Ce qui diffère par rapport à nous, c’est la manière dont elle est sauvée. Si la Vierge est « conçue sans péché », comme elle l’a dit à la rue du Bac, c’est parce qu’elle a été sauvée en amont du péché : elle en a été préservée. Pour qu’elle puisse devenir vraiment la Mère du Verbe incarné, il fallait que Marie ait la liberté d’offrir à Dieu ce « oui » total que l’humanité, depuis le « non » d’Ève, était incapable de donner à son Créateur. Nous autres pécheurs, en revanche, à l’image d’Ève et de Marie-Madeleine, sommes sauvés en aval du péché : nos « non » à l’Amour sont pardonnés et leurs conséquences, assumées.

 

L’Église des saints et des pécheurs

 

La Providence, en rassemblant ces deux femmes sous la Croix de Jésus, a bien fait les choses.

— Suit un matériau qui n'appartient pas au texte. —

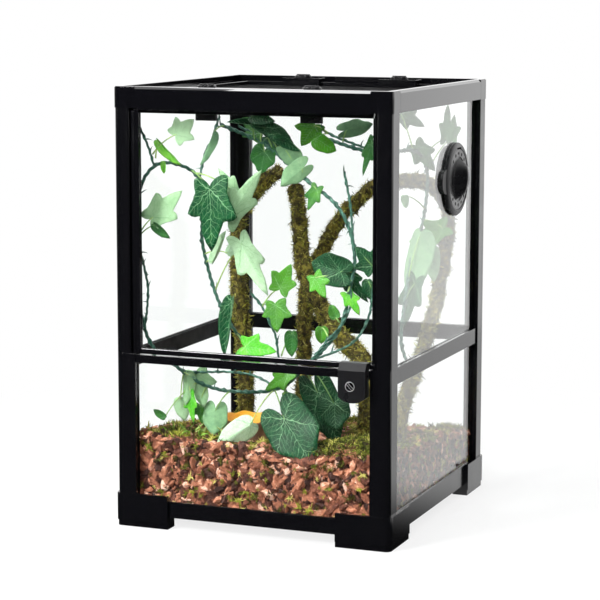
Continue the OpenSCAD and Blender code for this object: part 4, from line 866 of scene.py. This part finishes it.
# %% Ivy: the leaves, one row each
leaf_rows = [
    ((-123, -122, 386), (-96, -121, 407), (-78, -118, 423), 32, "star", 0.70, -8, "under"),
    ((-120, -121, 382), (-116, -122, 399), (-94, -116, 374), 11, "narrow", 0.95, 35),
    ((-113, -118, 377), (-112, -120, 378), (-111, -120, 366), 6, "narrow", 0.95, 0),
    ((-64, -70, 413), (-64, -102, 407), (-75, -104, 374), 11, "narrow", 0.20, 40, "under"),
    ((-136, -134, 299), (-119, -130, 322), (-89, -124, 350), 37, "star", 0.55, -12, "under"),
    ((-136, -134, 299), (-117, -131, 314), (-101, -128, 300), 10, "narrow", 0.30, 20),
    ((-90, -100, 369), (-63, -112, 350), (-59, -118, 287), 56, "star", 0.14, 5),
    ((-87, -97, 366), (-47, -96, 322), (-14, -92, 373), 35, "star", 0.62, 15, "under"),
    ((-87, -97, 366), (-44, -94, 347), (-62, -92, 371), 21, "star", 0.55, -20, "under"),
    ((-23, -72, 398), (-25, -66, 407), (-49, -60, 422), 35, "star", 0.36, 10),
    ((-20, -72, 396), (-19, -64, 402), (10, -58, 389), 25, "star", 0.08, -20),
    ((-20, -72, 396), (-18, -74, 388), (-21, -78, 366), 27, "broad", 0.30, 12),
    ((47, -59, 408), (34, -66, 416), (21, -70, 395), 35, "star", 0.50, -8),
    ((47, -59, 408), (36, -66, 403), (57, -64, 390), 19, "narrow", 0.62, 22),
    ((62, -57, 399), (68, -62, 412), (96, -60, 420), 20, "broad", 0.22, 25, "under"),
    ((93, -57, 390), (97, -66, 400), (87, -72, 367), 18, "star", 0.30, 40),
    ((20, -75, 368), (8, -80, 391), (25, -76, 373), 22, "broad", 0.35, 5, "under"),
    ((26, -76, 363), (27, -82, 373), (4, -84, 354), 23, "broad", 0.40, -10, "under"),
    ((35, -77, 357), (42, -80, 352), (34, -84, 330), 19, "star", 0.42, 20),
    ((-18, -82, 227), (7, -92, 250), (20, -94, 276), 31, "star", 0.55, -8),
    ((-13, -80, 217), (3, -96, 232), (8, -104, 205), 34, "star", 0.50, 6),
    ((-73, -78, 240), (-37, -90, 293), (-7, -92, 240), 34, "star", 0.72, -10, "under"),
    ((-81, -82, 271), (-69, -92, 274), (-52, -96, 307), 10, "narrow", 0.75, 25, "under"),
    ((-82, -83, 280), (-53, -90, 283), (-44, -90, 300), 12, "narrow", 0.80, -25, "under"),
    ((85, -87, 269), (73, -92, 270), (41, -94, 278), 34, "broad", 0.06, -12),
    ((84, -89, 261), (47, -96, 263), (61, -102, 243), 25, "star", 0.62, 10),
    ((85, -87, 269), (75, -82, 270), (96, -78, 236), 29, "star", 0.12, 30),
    ((83, -89, 257), (81, -92, 247), (96, -96, 228), 20, "star", 0.85, -20),
    ((85, -84, 291), (103, -80, 276), (87, -86, 296), 35, "star", 0.10, 20),
    ((103, -78, 251), (98, -78, 260), (100, -76, 239), 14, "narrow", 0.09, 30),
    ((73, -94, 218), (69, -94, 223), (63, -94, 236), 12, "narrow", 0.44, 0),
    ((-59, -77, 211), (-51, -84, 231), (-55, -92, 174), 17, "narrow", 0.12, 35),
    ((-49, -76, 196), (-32, -92, 186), (4, -100, 185), 35, "star", 0.80, -10),
    ((0, -72, 175), (12, -72, 200), (12, -74, 175), 16, "narrow", 0.34, 20),
    ((61, -96, 203), (44, -70, 207), (44, -70, 190), 15, "narrow", 0.54, 0),
    ((22, -103, 155), (21, -106, 163), (-4, -112, 144), 23, "star", 0.56, 14),
    ((21, -103, 153), (15, -104, 139), (28, -100, 138), 10, "narrow", 0.56, 0),
    ((6, -106, 146), (26, -128, 120), (62, -146, 81), 57, "broad", 0.06, 6),
    ((35, -99, 168), (46, -86, 142), (72, -90, 92), 40, "broad", 0.03, -12),
    ((40, -98, 173), (64, -86, 132), (69, -92, 104), 37, "broad", 0.00, 14),
    ((-43, -109, 141), (-58, -112, 120), (-58, -118, 95), 27, "broad", 0.36, 12, "under"),
    ((6, -106, 146), (-15, -120, 110), (-48, -134, 86), 27, "narrow", 0.80, -6, "under"),
    ((-85, -118, 156), (-79, -114, 157), (-70, -110, 123), 38, "star", 0.50, 16, "under"),
    ((-90, -120, 160), (-85, -122, 158), (-87, -122, 125), 15, "narrow", 0.54, 20, "under"),
    ((-90, -120, 160), (-95, -118, 130), (-91, -116, 107), 17, "narrow", 0.66, 0, "under"),
    ((-85, -118, 156), (-83, -120, 136), (-78, -122, 107), 17, "star", 0.85, 24),
    ((-67, -113, 146), (-76, -112, 124), (-72, -114, 105), 19, "star", 0.40, -14),
    ((-76, -115, 150), (-109, -128, 112), (-121, -130, 120), 8, "narrow", 0.36, 0),
    ((109, 20, 386), (93, 26, 424), (117, 34, 411), 25, "star", 0.36, 0),
    ((106, 59, 375), (129, 70, 397), (129, 76, 434), 18, "star", 0.36, 0),
    ((104, 81, 357), (128, 92, 396), (130, 96, 421), 18, "star", 0.38, 0),
    ((106, 59, 375), (103, 50, 388), (122, 56, 362), 28, "star", 0.36, 0),
    ((104, 71, 308), (126, 72, 300), (91, 60, 284), 30, "star", 0.58, 0),
    ((105, 47, 291), (118, 60, 277), (118, 66, 242), 19, "narrow", 0.50, 0, "under"),
    ((108, 10, 251), (117, 20, 296), (106, 10, 231), 32, "narrow", 0.38, 30, "under"),
    ((108, 1, 230), (114, 14, 246), (104, 4, 197), 28, "star", 0.17, 0),
    ((104, 77, 319), (93, 40, 336), (95, 40, 323), 9, "narrow", 0.46, 0, "under"),
    ((106, -41, 388), (96, -44, 404), (105, -40, 419), 19, "star", 0.36, 0),
    ((-10, -72, 392), (-22, -72, 414), (-61, -74, 419), 8, "narrow", 0.10, 25),
    ((0, -73, 384), (-19, -74, 413), (16, -78, 398), 18, "broad", 0.04, -15),
    ((5, -73, 381), (-6, -78, 407), (23, -80, 390), 11, "narrow", 0.10, 20),
    ((-30, -72, 399), (-32, -74, 424), (-5, -76, 420), 14, "narrow", 0.05, 10),
]
print("ivy leaves:", len(leaf_rows))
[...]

Elle a dessiné pour nous deux figures d’une seule et même Église. En Marie, c’est l’Église sainte et immaculée qui est figurée, c’est-à-dire l’Église telle que Dieu la conçoit dans Son dessein éternel et telle qu’elle est, au Ciel, dans sa réalité achevée. En Marie-Madeleine est figurée l’Église en croissance vers cet achèvement : une Église faite de pécheurs pardonnés, qui progressent, parfois laborieusement, vers la sainteté. Que cette espérance demeure dans nos cœurs quand la Porte Sainte du Jubilé aura été refermée. Il y a de la place pour tous dans l’Église : ceux qui sont déjà parvenus à une grande maturité dans l’amitié avec Dieu et ceux qui peinent encore à sortir de leur péché.

 

• Frère Sylvain Detoc o.p.

Novembre 2016

 

[1] David Macaire, Marie-Madeleine, itinéraire spirituel d’une femme libérée, Paris, Éditions de la Licorne, 2014.